> **WRITTEN PROBLEM**
Collect all lines containing the word "that" from the data.

> **INFORMATION SHOWN**
· · ·

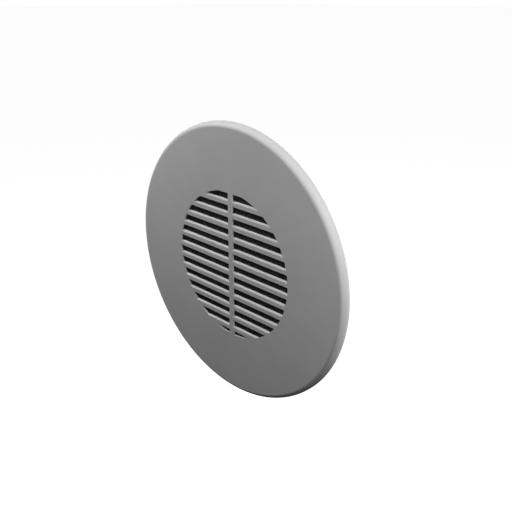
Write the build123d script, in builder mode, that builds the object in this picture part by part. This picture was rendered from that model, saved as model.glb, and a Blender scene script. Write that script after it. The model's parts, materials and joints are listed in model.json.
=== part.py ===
from build123d import *
import os
from math import radians, sqrt, tan

# Round ceiling air diffuser for a 100 mm duct, in millimetres.
#
# The ceiling's surface is the plane Y = 0 and the duct's axis is the Y axis: the room is on the -Y
# side, the ceiling void on the +Y side, and Z is up across the face. A "depth" is a Y coordinate,
# so the face that the room sees has a negative depth.
#
# Four bodies: the collar screwed to the ceiling with its damper bridge, the front with its louvre
# and filter, which pulls off on leaf springs, the spindle with its knob, and the damper disc that
# the spindle drives along two guide pins.

# ---------------------------------------------------------------- driving dimensions
# front
face_radius = 100.0
face_depth = -6.0  # the flat front of the face
skin_thickness = 1.4
rim_wall = 2.6
edge_width = 3.46  # the rounded front edge: across the face, and along the axis
edge_depth = 5.16
opening_radius = 53.87
slot_count = 13
slot_pitch = 8.62
slot_height = 5.65  # at the front
top_slot_edge = 52.7  # height of the upper edge of the top slot above the centre
slat_slope = 33  # degrees: the slats' tops rise towards the back
mullion_width = 3.7

# skirt of the front, which plugs into the collar's cup
skirt_inside = 57.3
skirt_thickness = 1.5
skirt_end = 7.4
key_width = 3.0
key_clearance = 0.3

# collar: flange, cup and duct spigot
flange_radius = 88.0
flange_thickness = 2.6
cup_radius = 60.6  # inside
wall = 1.8
ledge_depth = 15.0  # the cup's floor, which carries the damper bridge
spigot_radius = 49.0  # outside, for a 100 mm duct
spigot_end = 44.0
seat_radius = 35.0
fixing_circle_radius = 80.0
fixing_hole_radius = 2.3
fixing_head_radius = 3.7
fixing_hole_count = 4
fixing_angle = 45

# damper
disc_radius = 38.5
disc_thickness = 1.6
disc_front = 18.3  # closed
dish_depth = 4.0
damper_travel = 14.0
nut_back = 28.3  # rear of the drive nut, closed
hub_radius = 9.0
hub_front = 12.0
hub_back = 20.0
arm_width = 6.0
bridge_thickness = 2.0
spindle_radius = 4.0
running_clearance = 0.05
guide_pin_radius = 2.0
guide_pin_spacing = 18.0  # from the spindle's axis, above and below it
knob_radius = 11.0
knob_front = 6.4
knob_back = 10.7

# ---------------------------------------------------------------- derived sizes
skin_back = face_depth + skin_thickness
slat_rise = skin_thickness * tan(radians(slat_slope))
flat_radius = face_radius - edge_width
rim_inside = face_radius - rim_wall
skirt_radius = skirt_inside + skirt_thickness
cup_outside = cup_radius + wall
ledge_back = ledge_depth + wall
spigot_inside = spigot_radius - wall
bush_bore = spindle_radius + running_clearance


def across(depth):
    """The plane square to the duct at this depth, seen from the room. Extruding goes towards the room."""
    return Plane.XZ.offset(-depth)


def radial(radius, depth, angle):
    """The plane whose normal points away from the duct's axis at this angle, at this radius and depth."""
    outward = Vector(1, 0, 0).rotate(Axis.Y, -angle)
    return Plane(origin=outward * radius + Vector(0, depth, 0), x_dir=(0, 1, 0), z_dir=outward)


def ring_section(inside, outside, front, back):
    """Outline of a plain ring, as its radii and depths, to be revolved about the duct's axis."""
    with Locations(((inside + outside) / 2, (front + back) / 2)):
        Rectangle(outside - inside, back - front)


# ---------------------------------------------------------------- front: face plate
# One moulding: a shallow hollow plate, a louvre of sloping slats flush with its front, and a skirt.
inner_corner = 1.6  # rounding between the skin and the rim, inside
bite = 0.2  # how far a rib or a lug runs into the wall that carries it
gusset_count = 24
gusset_thickness = 1.2
gusset_gap = 1.5  # from the collar's flange
gusset_back = -0.8
lug_count = 4
lug_angle = 45
lug_reach = 1.3
lug_width = 10.0
lug_thickness = 1.2
spring_depth = 2.6  # middle of the leaf springs
spring_angles = [90, 210, 330]
rivet_radius = 1.0


# the air that the slots hold: sections between the slats, kept to the round opening, less the mullion
with BuildPart() as slots:
    with BuildSketch(Plane.YZ):
        for number in range(slot_count):
            top = top_slot_edge - number * slot_pitch
            with BuildLine():
                Polyline(
                    (face_depth, top),
                    (skin_back, top),
                    (skin_back, top - slot_height + slat_rise),
                    (face_depth, top - slot_height),
                    close=True,
                )
            make_face()
    extrude(amount=opening_radius, both=True)
    with BuildSketch(across(skin_back)):
        Circle(opening_radius)
        Rectangle(mullion_width, 2 * face_radius, mode=Mode.SUBTRACT)
    extrude(amount=skin_thickness, mode=Mode.INTERSECT)

with BuildPart() as face_plate:
    with BuildSketch(Plane.XY):
        with BuildLine():
            front = Line((0, face_depth), (flat_radius, face_depth))
            edge = EllipticalCenterArc(
                (flat_radius, face_depth + edge_depth), edge_width, edge_depth, 270, arc_size=90
            )
            rim = Polyline(
                edge @ 1, (face_radius, 0), (rim_inside, 0), (rim_inside, skin_back + inner_corner)
            )
            corner = RadiusArc(rim @ 1, (rim_inside - inner_corner, skin_back), inner_corner)
            Polyline(
                corner @ 1,
                (skirt_radius, skin_back),
                (skirt_radius, skirt_end),
                (skirt_inside, skirt_end),
                (skirt_inside, skin_back),
                (0, skin_back),
                front @ 0,
            )
        make_face()
    revolve(axis=Axis.Y)

    add(slots.part, mode=Mode.SUBTRACT)

    # gussets that stiffen the rim, outside the collar's flange
    gusset_inside = flange_radius + gusset_gap
    gusset_outside = rim_inside + bite
    with BuildSketch(across(gusset_back)):
        with PolarLocations((gusset_inside + gusset_outside) / 2, gusset_count):
            Rectangle(gusset_outside - gusset_inside, gusset_thickness)
    extrude(amount=gusset_back - skin_back + bite)

    # bayonet lugs that hold the filter ring
    with BuildSketch(across(skirt_end)):
        with PolarLocations(skirt_inside + bite - lug_reach / 2, lug_count, start_angle=lug_angle):
            Rectangle(lug_reach, lug_width)
    extrude(amount=lug_thickness)

    # keyway at the bottom of the skirt, which keeps the louvre level, and the rivet holes
    with BuildSketch(across(skirt_end)):
        with Locations((0, -skirt_radius)):
            Rectangle(key_width + 2 * key_clearance, 4 * skirt_thickness)
    extrude(amount=skirt_end, mode=Mode.SUBTRACT)
    with Locations(*[radial(skirt_radius, spring_depth, angle) for angle in spring_angles]):
        Hole(rivet_radius, depth=2 * skirt_thickness)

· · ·

> **SOLUTION TO THIS EXERCISE**
Write the build123d script, in builder mode, that builds the object in this picture part by part. This picture was rendered from that model, saved as model.glb, and a Blender scene script. Write that script after it. The model's parts, materials and joints are listed in model.json.
# so the face that the room sees has a negative depth.
# and filter, which pulls off on leaf springs, the spindle with its knob, and the damper disc that
bite = 0.2  # how far a rib or a lug runs into the wall that carries it
# the air that the slots hold: sections between the slats, kept to the round opening, less the mullion
    # gussets that stiffen the rim, outside the collar's flange
    # bayonet lugs that hold the filter ring